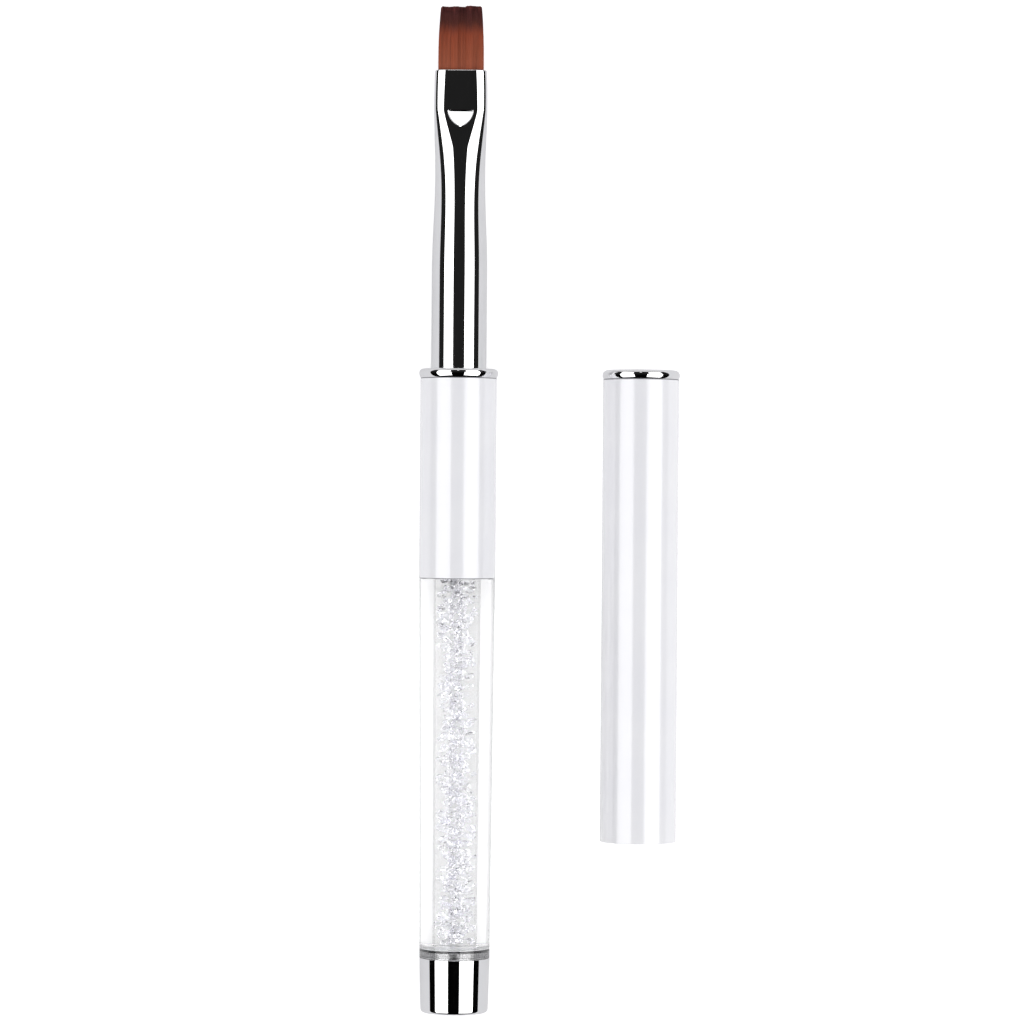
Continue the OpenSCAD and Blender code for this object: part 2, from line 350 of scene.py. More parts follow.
def pearl_lacquer():
    """White lacquer with a faint lilac pearl under a clear gloss coat."""
    made, tree, shader = new_material(
        "pearl_lacquer", Roughness=0.42, IOR=1.5, Coat_Weight=1.0, Coat_IOR=1.7)
    two_tone(tree, shader, 130, (0.84, 0.84, 0.865), (0.865, 0.865, 0.88))
    handled(tree, shader, "Coat Roughness", 200, 0.11, 0.15)
    return made


def clear_acrylic():
    made, tree, shader = new_material(
        "clear_acrylic", Transmission_Weight=1.0, IOR=1.49, Base_Color=(0.995, 0.995, 1, 1))
    handled(tree, shader, "Roughness", 220, 0.0, 0.02)
    return made


def wetted_wall():
    """The tube's inner wall where clear gel and glue wet it: light crosses it without bending."""
    return new_material("wetted_wall", Transmission_Weight=1.0, IOR=1.005, Roughness=0.0)[0]


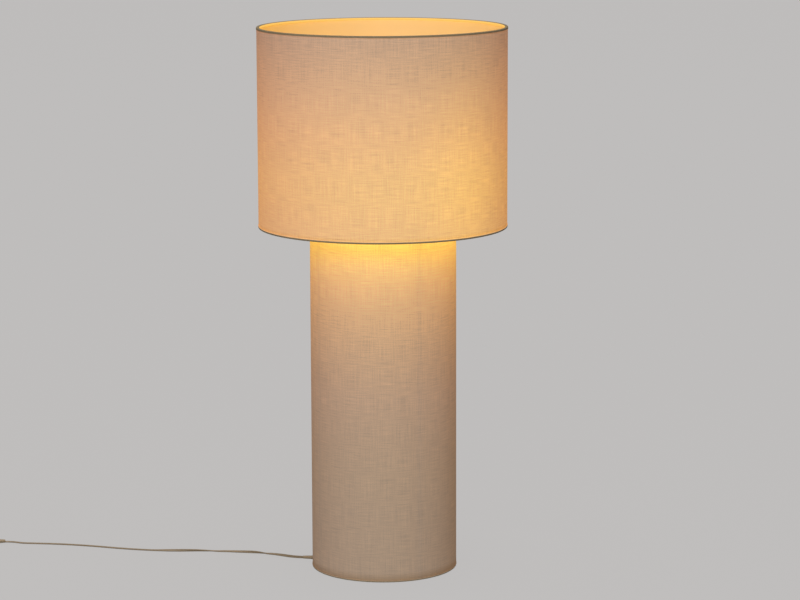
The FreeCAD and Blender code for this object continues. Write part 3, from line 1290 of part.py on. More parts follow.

_ _ _ _ _ _ _

■ **GIVEN INSTRUCTION**: Copy each line of the data exactly, leaving nothing out.

■ **EXERCISE SOLUTION**:
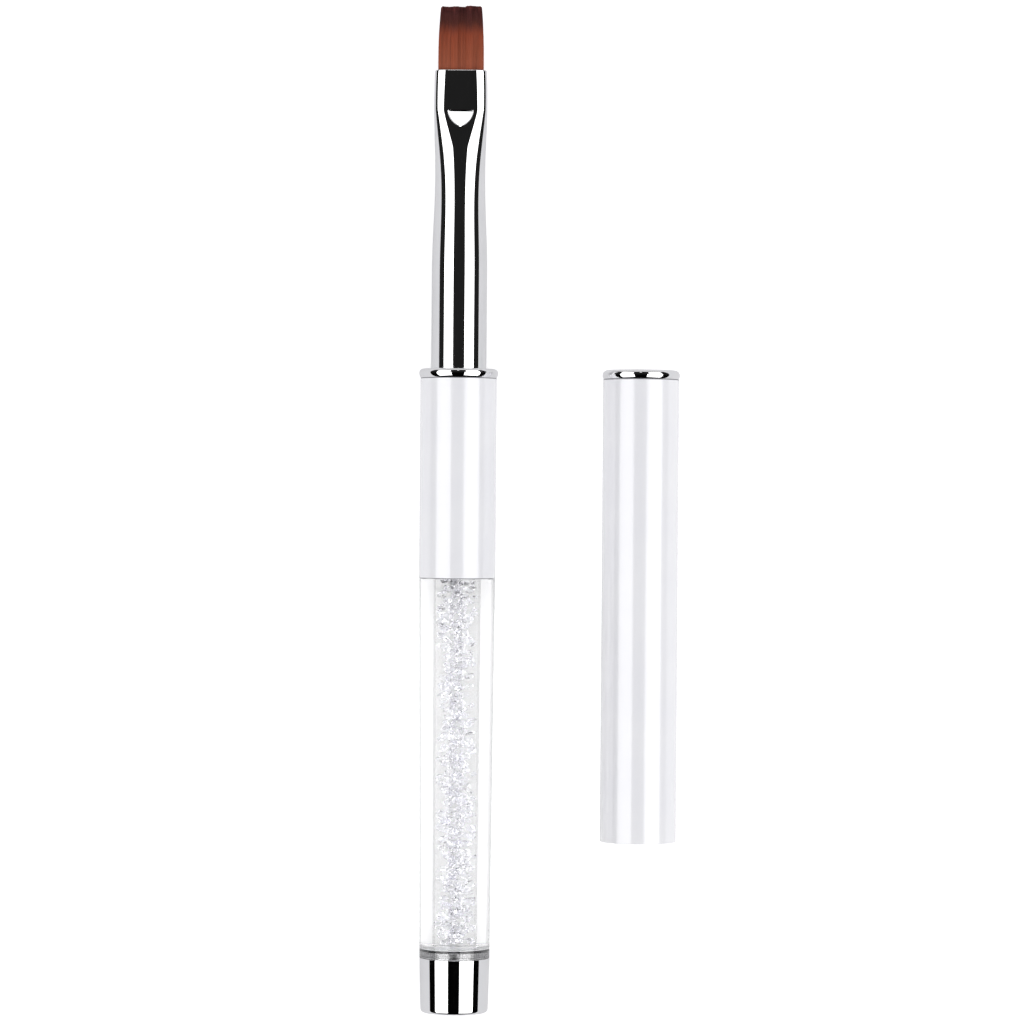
Continue the OpenSCAD and Blender code for this object: part 2, from line 350 of scene.py. More parts follow.
def pearl_lacquer():
    """White lacquer with a faint lilac pearl under a clear gloss coat."""
    made, tree, shader = new_material(
        "pearl_lacquer", Roughness=0.42, IOR=1.5, Coat_Weight=1.0, Coat_IOR=1.7)
    two_tone(tree, shader, 130, (0.84, 0.84, 0.865), (0.865, 0.865, 0.88))
    handled(tree, shader, "Coat Roughness", 200, 0.11, 0.15)
    return made


def clear_acrylic():
    made, tree, shader = new_material(
        "clear_acrylic", Transmission_Weight=1.0, IOR=1.49, Base_Color=(0.995, 0.995, 1, 1))
    handled(tree, shader, "Roughness", 220, 0.0, 0.02)
    return made


def wetted_wall():
    """The tube's inner wall where clear gel and glue wet it: light crosses it without bending."""
    return new_material("wetted_wall", Transmission_Weight=1.0, IOR=1.005, Roughness=0.0)[0]


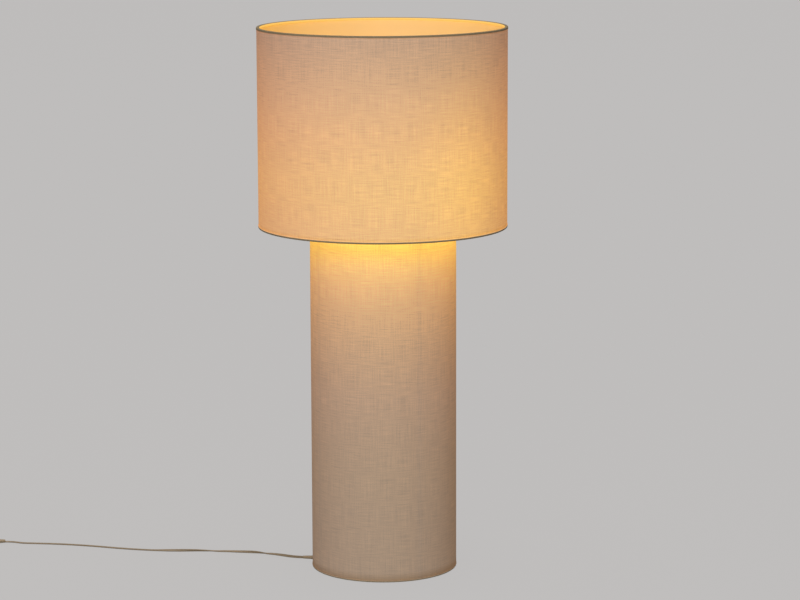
The FreeCAD and Blender code for this object continues. Write part 3, from line 1290 of part.py on. More parts follow.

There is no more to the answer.